Primary Submission Category: Interference and Consistency Violations
Dyad-level Weighting Estimators for Causal Effects on Changes in Network Ties under Interference
Authors: Qixiang Xu, Laura Forastiere,
Presenting Author: Qixiang Xu*
Public health interventions, designed to improve health outcomes, may also influence participants’ social network structures. For example, in health education programs, participants who receive the intervention may become more popular and attract new social connections, while ties between untreated individuals may be weakened. We develop a novel causal inference framework to measure the effect of interventions on network change, where the treatments and outcomes are defined at the dyadic-level. We allow for dependence in the network formation between dyads by assuming the potential presence of interference from a pre-specified set of units, defined for each dyad and called interference set.

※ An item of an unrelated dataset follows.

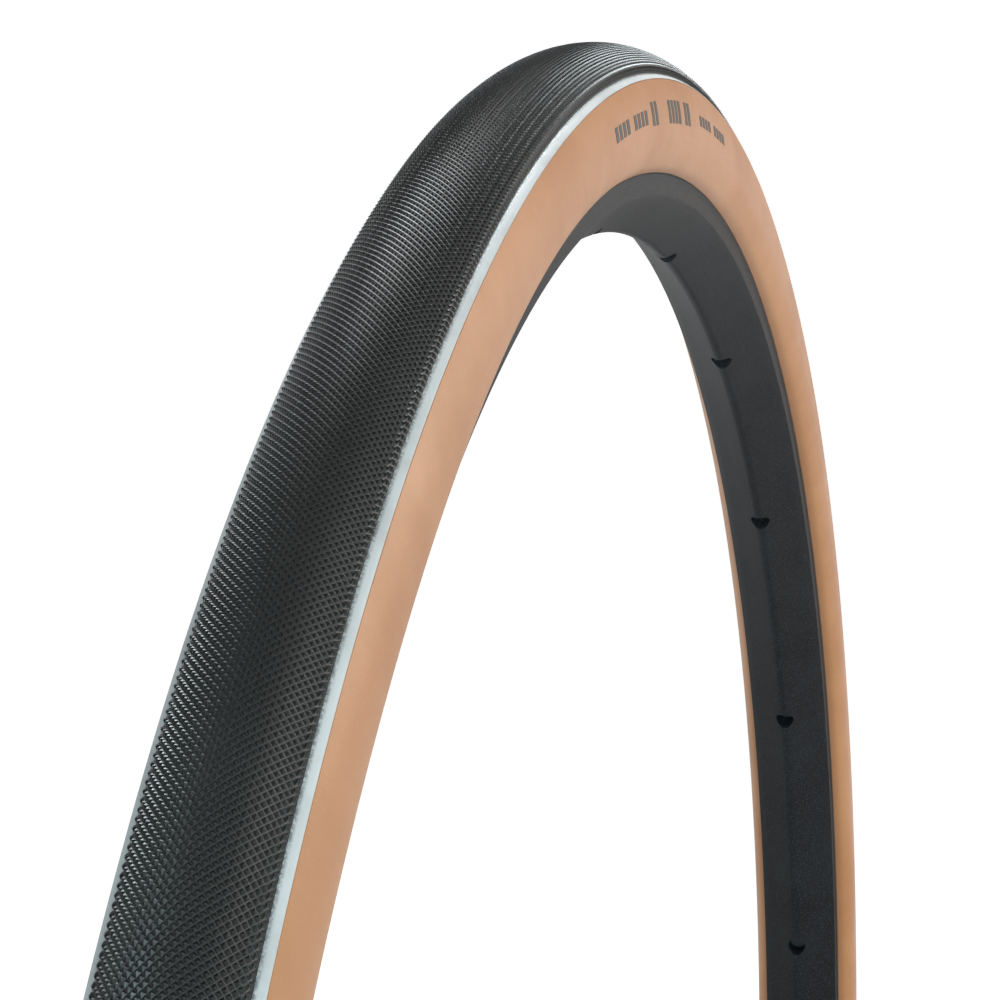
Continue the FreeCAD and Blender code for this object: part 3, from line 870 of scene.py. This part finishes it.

Under this interference assumption, we define the direct effects of the treatment status of a dyad of units on the formation or dissolution of a directed tie between them as well as the spillover effects from the treatment of the whole interference set or a subset of it, such as common friends between two units, by changing or fixing the dyadic treatment while fixing or changing the distribution of the treatment in the interference set or in the subset of interest, respectively. We develop new Horvitz-Thomson and Hajek estimators for these network-based causal estimands and derive their asymptotic properties under dyadic-level data. We then apply our estimators to a two-stage randomized trial of a health education program in Honduras.